Of his own interest, Markell also declines comment, saying that he is focused on his job as state treasurer.
New Castle County Council President Christopher Coons, currently a candidate for election Nov. 2 as New Castle County Executive, is a solid policy wonk, a bright, thoughtful and astute politician.
Besides Coons, another dark horse would be Lt. Gov. John C. Carney Jr., 48, who has served loyally and effectively as Minner’s right-hand person since 2001. Before serving with Minner, Carney was in the cabinet of her predecessor, Sen. Tom Carper, when he was governor from 1992 to 2000.
Conventional political wisdom of the past half dozen years positioned Carney, Coons and Markell as the three rising Democrat stars. Some predict that their interests will converge around the 2008 governor’s race, when Democrats expect Minner to complete her service.
Democrats now contemplate a win-win-win situation, with the prospect of Carney staying home unchallenged to succeed Minner, with Coons content in New Castle County should he win Nov. 2, and either Markell or Beau Biden positioned to succeed Sen. Biden, should he become secretary of state.

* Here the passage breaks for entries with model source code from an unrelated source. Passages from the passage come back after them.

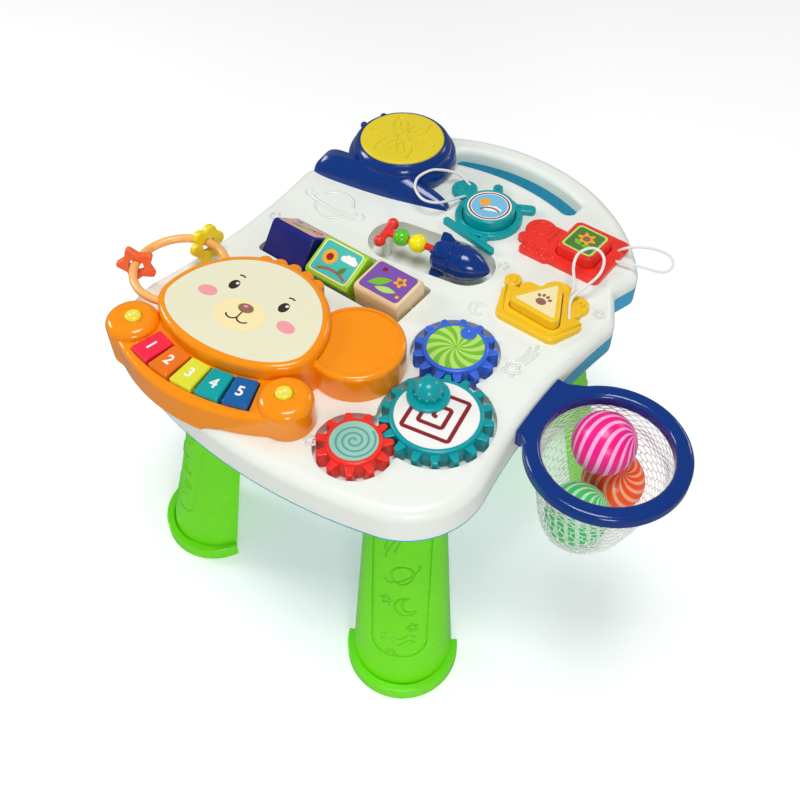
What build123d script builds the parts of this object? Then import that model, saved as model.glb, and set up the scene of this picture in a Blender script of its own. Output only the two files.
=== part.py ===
from build123d import *
from math import atan2, cos, degrees, hypot, pi, radians, sin, sqrt, tan
import os

# Activity walker for a toddler: a moulded deck on four splayed legs, with a small keyboard, three
# tumbling blocks, a rocket on a rod, three meshing wheels, a drum, three tethered shape pieces and a
# ball hoop at the side. Lengths are in millimetres. Heights are counted from the top of the deck and
# the whole is raised onto the floor at the end.

# Deck: a white upper shell over a blue lower shell, with a grab bar along the bowed back edge
deck_height = 345.0
deck_wall = 2.6
deck_edge = 12.0
base_wall = 2.6
base_edge = 3.0
front_y = -216.0
front_radius = 530.0
corner_x = 224.0
corner_round = 80.0
waist_x = 201.0
waist_y = -50.0
shoulder_x = 205.0
shoulder_y = 130.0
shoulder_round = 22.0
notch_x = 180.0
notch_y = 172.0
notch_round = 16.0
bow_x = 190.0
bow_round = 18.0
bow_center_y = 92.0
bow_radius = 221.0
split_front = 38.0
split_back = 18.0
split_reach = 60.0
bar_width = 27.0
grip_half = 83.0
grip_side_y = 240.0
grip_mid_y = 255.0
grip_round = 8.0
grip_edge = 7.0
pan_wall = 2.0
pan_gap = 1.2
pan_lip = 1.2
boss_radius = 5.0
boss_bore = 1.8

# Legs: half-round channels that lean outward, each with a flanged foot
leg_top_x = 116.0
leg_top_front = -96.5
leg_top_back = 141.5
leg_foot_x = 146.0
leg_foot_front = -145.0
leg_foot_back = 190.0
leg_turn = 59.0
leg_sweep = 98.0
leg_top_radius = 36.0
leg_foot_radius = 56.0
leg_wall = 3.4
foot_radius = 62.0
foot_height = 18.0
leg_cap = 3.0
panel_depth = 1.4
panel_width = 60.0
panel_round = 20.0
panel_top = 26.0
panel_bottom = 48.0

# Tumbling blocks on one axle
block_side = 46.0
block_length = 57.0
block_round = 6.0
block_spacing = 62.0
block_mid_x = -62.0
block_turns = (53.0, 24.0, 4.0)
axle_radius = 3.0
axle_y = 24.6
axle_z = -5.5
axle_play = 0.08
axle_seat = 3.0
trough_clearance = 1.2
trough_end = 3.5
trough_round = 6.0

# Rocket and beads on a rod over a round-ended slot
rocket_x = -3.0
rocket_y = 100.0
rocket_turn = 9.5
slot_length = 145.0
slot_width = 62.0
slot_depth = 24.0
rod_radius = 3.75
rod_z = 6.5
rod_play = 0.08
rod_end = 52.0
crossbar_u = -54.0
crossbar_length = 43.6
crossbar_radius = 4.6
crossbar_knob = 6.6
post_radius = 5.0
post_u = 40.0
post_length = 6.0
post_width = 5.0
bead_green_u = -35.6
bead_green_radius = 9.3
bead_yellow_u = -15.8
bead_yellow_radius = 10.2
rocket_tail_u = 5.0
rocket_length = 63.0
rocket_radius = 18.5
rocket_drop = 5.0
rocket_back = 4.0
rocket_forward = 2.5
fin_reach = 24.5
fin_length = 22.0
fin_thick = 3.0

# Meshing wheels in one well
gear_module = 5.74
teeth_teal = 17
teeth_red = 11
teeth_blue = 13
teal_x = 136.3
teal_y = -79.6
red_bearing = -120.6
blue_bearing = 114.1
tooth_rise = 4.4
tooth_fall = 5.0
tooth_part = 0.42
tooth_tip = 5.2
tooth_round = 1.8
tooth_top = 5.0
tooth_edge = 1.2
gear_top = 8.6
gear_edge = 2.0
disc_rim = 4.0
disc_sink = 0.5
gear_skin = 2.6
gear_hub = 8.0
well_clearance = 2.5
well_depth = 13.0
well_cusp = 3.0
seat_gap = 0.3
pin_radius = 4.0
pin_play = 0.08
knob_offset = 22.5
knob_bearing = 146.5
knob_flange = 20.5
knob_flange_thick = 3.4
knob_radius = 13.2
knob_top = 30.0
knob_ribs = 12
knob_rib = 1.5
knob_pin = 3.0
dimple_bearing = 90.0

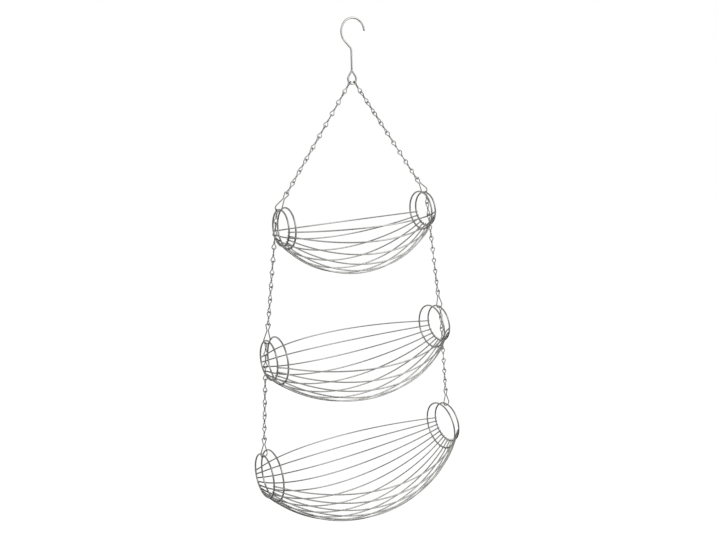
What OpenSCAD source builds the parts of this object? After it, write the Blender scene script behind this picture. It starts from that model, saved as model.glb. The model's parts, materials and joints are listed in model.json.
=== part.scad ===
// Three-tier hanging fruit basket of welded wire, hung by chains from one hook.
// Millimetres, +Z up, +X along the baskets, front towards -Y.
// The origin is where the hook's crook rests on whatever carries it.

/* [Hook] */
// Wire of the hook
hook_wire = 3.2; // [2.8:0.1:3.6]
// Radius of the crook, to the middle of the wire
crook_r = 21; // [18:0.5:26]
// How far the crook's centre stands beside the shank
crook_offset = 3.5; // [1:0.5:6]
// Where the crook's open tip ends, above the level of its centre
crook_tip_angle = 6; // [-20:1:40]
// Where the crook's round leaves for the shank
crook_end_angle = 226; // [218:1:232]
// Radius of the bend into the shank
bend_r = 9; // [7:0.5:11]
// Straight shank below the bend
shank_len = 30; // [20:1:60]
// Radius of the eye, to the middle of the wire
eye_r = 7.5; // [6.5:0.1:9]
// From the eye's pointed top to the centre of its round part
eye_h = 13; // [12:0.5:18]
// Bead that closes the eye at the shank's foot
eye_bead = 4.2; // [4:0.1:5]

/* [Chain] */
// Wire of the chain
chain_wire = 1.6; // [1.4:0.1:1.8]
// Pitch of the chain, from link to link
pitch = 20.6; // [18:0.2:24]
// Radius of a link's loops, to the middle of the wire
loop_r = 3.2; // [3:0.1:3.6]
// Knot at a link's waist, where its two loops meet
knot_d = 2.8; // [2.6:0.1:3.2]
// Height of the knot
knot_h = 2.6; // [2:0.2:4]
// Links of each upper chain
upper_links = 10; // [9:1:13]
// Links of each chain between the top and the middle basket
middle_links = 9; // [7:1:12]
// Links of each chain between the middle and the bottom basket
bottom_links = 8; // [7:1:12]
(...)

Between Markell and Biden, intuitively the bridesmaid of the two would then run as the Democratic nominee for Congress in 2006 when Castle vacates the seat to run for the U.S. Senate. And Coons might have sufficiently completed the healing process from 2000’s bruising primary for a mid-term run (if he is successful Nov. 2) or his next political rung (if he’s not) to test himself statewide.